Um seinen Entschluss zu verwirklichen, setzte Emil Molt seine persönliche und seine wirtschaftliche Existenz aufs Spiel. Er sicherte der Waldorfschule Grund und Boden und den finanziellen Bestand. So konnte er sich zu Recht als Vater der Schule erleben – schreibt Johannes Tautz im Nachwort von Molts Erinnerungen – der mit seiner Schöpfung geistig immer mehr zusammenwuchs, zumal er nach dem Willen Rudolf Steiners Mitglied des Lehrerkollegiums war. Vor allem in der Zeit nach Rudolf Steiner Tod und in erhöhtem Maß in den Jahren der deutschen Diktatur wirkte er – gemeinsam mit seiner Frau Berta – als Schützer und Förderer seiner Schule.

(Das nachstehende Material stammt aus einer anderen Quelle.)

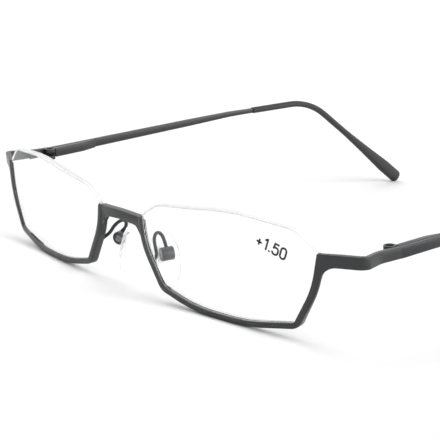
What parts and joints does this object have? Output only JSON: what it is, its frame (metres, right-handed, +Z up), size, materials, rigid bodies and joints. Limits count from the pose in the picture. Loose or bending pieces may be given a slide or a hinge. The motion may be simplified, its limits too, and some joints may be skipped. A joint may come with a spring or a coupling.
{
  "type": "half-frame reading glasses",
  "caption": "Reading glasses with thin metal half rims below clear lenses, a low bridge, soft nose pads, sprung folding temples and drooping plastic ear tips.",
  "frame": {"origin": "middle of the footprint on the floor, with the glasses open and standing on both rims and both temple tips", "axes": "+Z up, +Y back towards the ears, +X towards the wearer's left temple"},
  "size_m": [0.135, 0.1539, 0.0279],
  "materials": {
    "frame_metal": "satin charcoal coating",
    "screw_steel": "plain machined steel",
    "lens": "clear polished",
    "nylon": "clear nylon filament",
    "pad_core": "clear hard plastic",
    "silicone": "clear soft silicone",
    "tip_plastic": "matte charcoal"
  },
  "bodies": {
    "front": {"left_rim": "frame_metal", "right_rim": "frame_metal", "bridge": "frame_metal", "left_endpiece": "frame_metal", "right_endpiece": "frame_metal", "left_lens": "lens", "right_lens": "lens", "left_lens_cord": "nylon", "right_lens_cord": "nylon", "left_pad_arm": "frame_metal", "right_pad_arm": "frame_metal", "left_pad_box": "frame_metal", "right_pad_box": "frame_metal", "left_pad_screw": "screw_steel", "right_pad_screw": "screw_steel", "left_hinge_base": "frame_metal", "right_hinge_base": "frame_metal", "left_hinge_screw": "screw_steel", "right_hinge_screw": "screw_steel"},
    "left_pad": {"left_nose_pad": "silicone", "left_pad_core": "pad_core"},
    "right_pad": {"right_nose_pad": "silicone", "right_pad_core": "pad_core"},
    "left_slider": {"left_hinge_slider": "screw_steel", "left_spring_stop": "screw_steel"},
    "right_slider": {"right_hinge_slider": "screw_steel", "right_spring_stop": "screw_steel"},
    "left_arm": {"left_temple": "frame_metal", "left_temple_tip": "tip_plastic", "left_spring_housing": "frame_metal", "left_hinge_spring": "screw_steel"},
    "right_arm": {"right_temple": "frame_metal", "right_temple_tip": "tip_plastic", "right_spring_housing": "frame_metal", "right_hinge_spring": "screw_steel"}
  },
  "joints": [
    {"name": "left_fold", "type": "hinge", "parent": "front", "child": "left_slider", "pos_m": [0.0633, -0.05457, 0.01914], "axis": [0, -0.1028, 0.9947], "range_deg": [0, 90]},
    {"name": "right_fold", "type": "hinge", "parent": "front", "child": "right_slider", "pos_m": [-0.0633, -0.05457, 0.01914], "axis": [0, 0.1028, -0.9947], "range_deg": [0, 85]},
    {"name": "left_spring_slide", "type": "slide", "parent": "left_slider", "child": "left_arm", "axis": [0, 0.9947, 0.1028], "range_m": [0, 0.0009], "stiffness_N_per_m": 2000, "deforming": ["left_hinge_spring"]},
    {"name": "right_spring_slide", "type": "slide", "parent": "right_slider", "child": "right_arm", "axis": [0, 0.9947, 0.1028], "range_m": [0, 0.0009], "stiffness_N_per_m": 2000, "deforming": ["right_hinge_spring"]},
    {"name": "left_pad_rock", "type": "hinge", "parent": "front", "child": "left_pad", "pos_m": [0.0093, -0.06937, 0.00932], "axis": [0.342, 0.9317, 0.1227], "range_deg": [-10, 10]},
    {"name": "right_pad_rock", "type": "hinge", "parent": "front", "child": "right_pad", "pos_m": [-0.0093, -0.06937, 0.00932], "axis": [0.342, -0.9317, -0.1227], "range_deg": [-10, 10]}
  ]
}
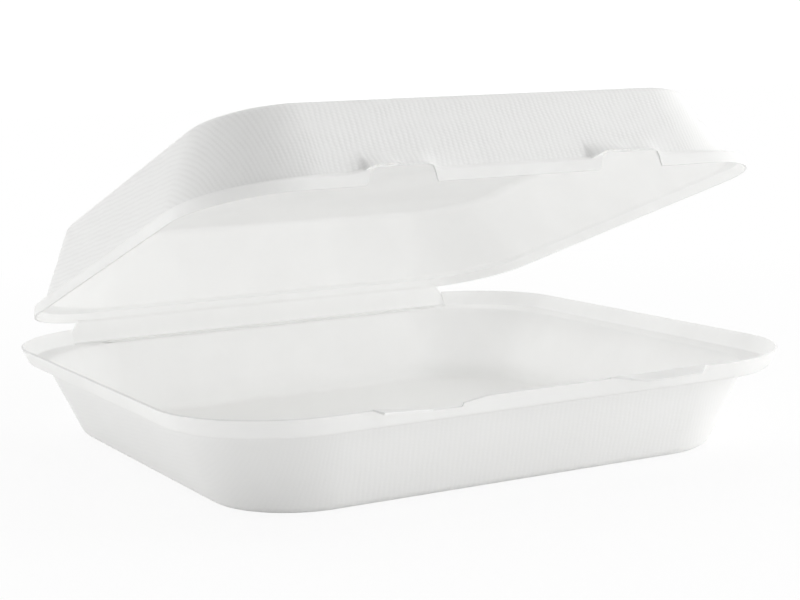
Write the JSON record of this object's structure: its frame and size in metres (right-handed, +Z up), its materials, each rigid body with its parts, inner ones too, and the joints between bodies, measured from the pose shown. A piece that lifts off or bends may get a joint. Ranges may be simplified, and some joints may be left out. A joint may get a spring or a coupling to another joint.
{
  "type": "bagasse clamshell box",
  "caption": "Square hinged takeaway box pressed from sugar-cane pulp: a shallow tray and a matching lid joined by a creased strip, with folded latch tongues.",
  "frame": {"origin": "centre of the tray floor's underside, on the table", "axes": "+Z up, +X to the right along the front edge, +Y from the front towards the hinge; the lid stands part open as in the picture"},
  "size_m": [0.2328, 0.2209, 0.1271],
  "materials": {
    "pulp": "matte"
  },
  "bodies": {
    "tray": {"base_tray": "pulp"},
    "strip": {"hinge_strip": "pulp"},
    "cover": {"lid": "pulp"}
  },
  "joints": [
    {"name": "base_crease", "type": "hinge", "parent": "tray", "child": "strip", "pos_m": [0, 0.1047, 0.02925], "axis": [-1, 0, 0], "range_deg": [-9.4, 77.9]},
    {"name": "lid_crease", "type": "hinge", "parent": "strip", "child": "cover", "pos_m": [0, 0.10587, 0.03757], "axis": [-1, 0, 0], "range_deg": [-9.4, 77.9]}
  ],
  "couplings": [
    {"joint": "lid_crease", "follows": "base_crease", "ratio": 1}
  ]
}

Besondere Bedeutung für die Biographie Emil Molts haben zwei Ereignisse des Jahres 1929: die Liquidation der Waldorf-Astoria-Zigarettenfabrik und das zehnjährige Bestehen der Waldorfschule – in demselben Jahr der größte geschäftliche Rückschlag in seiner Laufbahn als Unternehmer und ein Höhepunkt in seiner Wirksamkeit für den Aufbau der Schule.
3 Gedanken aus seiner Rede zur 10. Jahresfeier der 1.Waldorfschule:
1. Wir wollten bescheiden, aber mit starkem Wollen beitragen zur Besserung der sozialen Verhältnisse. Es war wenig vorhanden, nur Mut und Wille, wenig Kinder, kein Gebäude, keine Lehrer, viel Arbeit!
2. Es kommt darauf an, dass wir ganze Menschen erziehen, solche, die nicht nur totes Kopfwissen haben, sondern vor allem soziales Empfinden für andere.
3. Ein Geist, der lebenstüchtig ist, soll die Pädagogik durchziehen. Richtunggebend sein soll das praktische Leben. Tief in die Vergangenheit hineingehen, weit in die Zukunft ausholen!